> **WORK REQUIRED**: Please return the full listing below without altering anything.

**** DATA SHOWN

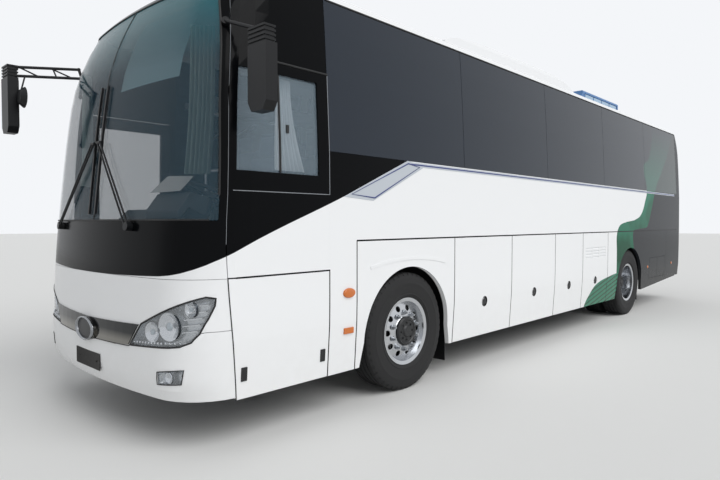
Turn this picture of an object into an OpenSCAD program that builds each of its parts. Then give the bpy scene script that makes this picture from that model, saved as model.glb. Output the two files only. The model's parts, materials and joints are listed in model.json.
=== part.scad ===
/* [Body] */
// Distance between the two axles
wheelbase = 5800; // [5700:10:5900]
// Nose of the body ahead of the front axle
front_overhang = 2330; // [2300:5:2360]
// Tail of the body behind the rear axle
rear_overhang = 3000; // [2950:10:3100]
// Width over the side panels
body_width = 2550; // [2530:2:2570]
// Underside of the skirt above the ground
skirt_z = 320; // [310:2:340]
// Underside of the tail above the ground
tail_z = 480; // [460:5:500]
// Seam between the flaps and the waist panels
belt_z = 1375; // [1360:5:1390]
// Lower edge of the side glass
sill_z = 2065; // [2040:5:2080]
// Upper edge of the side glass
eave_z = 3245; // [3235:5:3260]
// Crown of the roof
roof_z = 3400; // [3395:1:3410]
// Thickness of the outer walls, doors and flaps
wall = 45; // [40:1:50]
// Thickness of the window glass
glass_t = 8; // [6:1:10]
// Seam between neighbouring panels
seam = 6; // [6:1:8]
// Gap at a hinged edge, with the hinge line in its middle
hinge_gap = 10; // [10:1:14]

/* [Front] */
// Radius of the face seen from above
nose_r = 6100; // [5800:50:6400]
// Radius of the front corners seen from above
corner_r = 410; // [380:5:430]
// Lower edge of the bumper
bumper_z = 340; // [332:2:356]
// Top of the bumper under the bright bar
bumper_top_z = 658; // [650:2:662]
// Seam between the nose and the black mask
mask_z = 1150; // [1130:5:1170]
// Lower edge of the windscreen
screen_z = 1534; // [1515:5:1550]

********

> **ANSWER BELOW**:
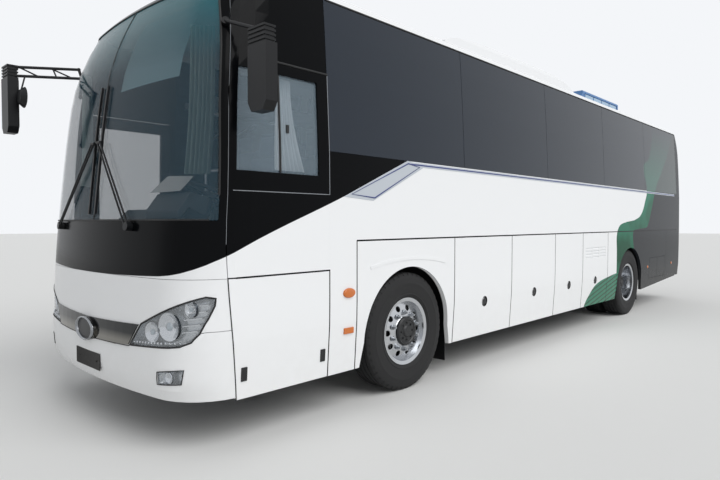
Turn this picture of an object into an OpenSCAD program that builds each of its parts. Then give the bpy scene script that makes this picture from that model, saved as model.glb. Output the two files only. The model's parts, materials and joints are listed in model.json.
=== part.scad ===
/* [Body] */
// Distance between the two axles
wheelbase = 5800; // [5700:10:5900]
// Nose of the body ahead of the front axle
front_overhang = 2330; // [2300:5:2360]
// Tail of the body behind the rear axle
rear_overhang = 3000; // [2950:10:3100]
// Width over the side panels
body_width = 2550; // [2530:2:2570]
// Underside of the skirt above the ground
skirt_z = 320; // [310:2:340]
// Underside of the tail above the ground
tail_z = 480; // [460:5:500]
// Seam between the flaps and the waist panels
belt_z = 1375; // [1360:5:1390]
// Lower edge of the side glass
sill_z = 2065; // [2040:5:2080]
// Upper edge of the side glass
eave_z = 3245; // [3235:5:3260]
// Crown of the roof
roof_z = 3400; // [3395:1:3410]
// Thickness of the outer walls, doors and flaps
wall = 45; // [40:1:50]
// Thickness of the window glass
glass_t = 8; // [6:1:10]
// Seam between neighbouring panels
seam = 6; // [6:1:8]
// Gap at a hinged edge, with the hinge line in its middle
hinge_gap = 10; // [10:1:14]

/* [Front] */
// Radius of the face seen from above
nose_r = 6100; // [5800:50:6400]
// Radius of the front corners seen from above
corner_r = 410; // [380:5:430]
// Lower edge of the bumper
bumper_z = 340; // [332:2:356]
// Top of the bumper under the bright bar
bumper_top_z = 658; // [650:2:662]
// Seam between the nose and the black mask
mask_z = 1150; // [1130:5:1170]
// Lower edge of the windscreen
screen_z = 1534; // [1515:5:1550]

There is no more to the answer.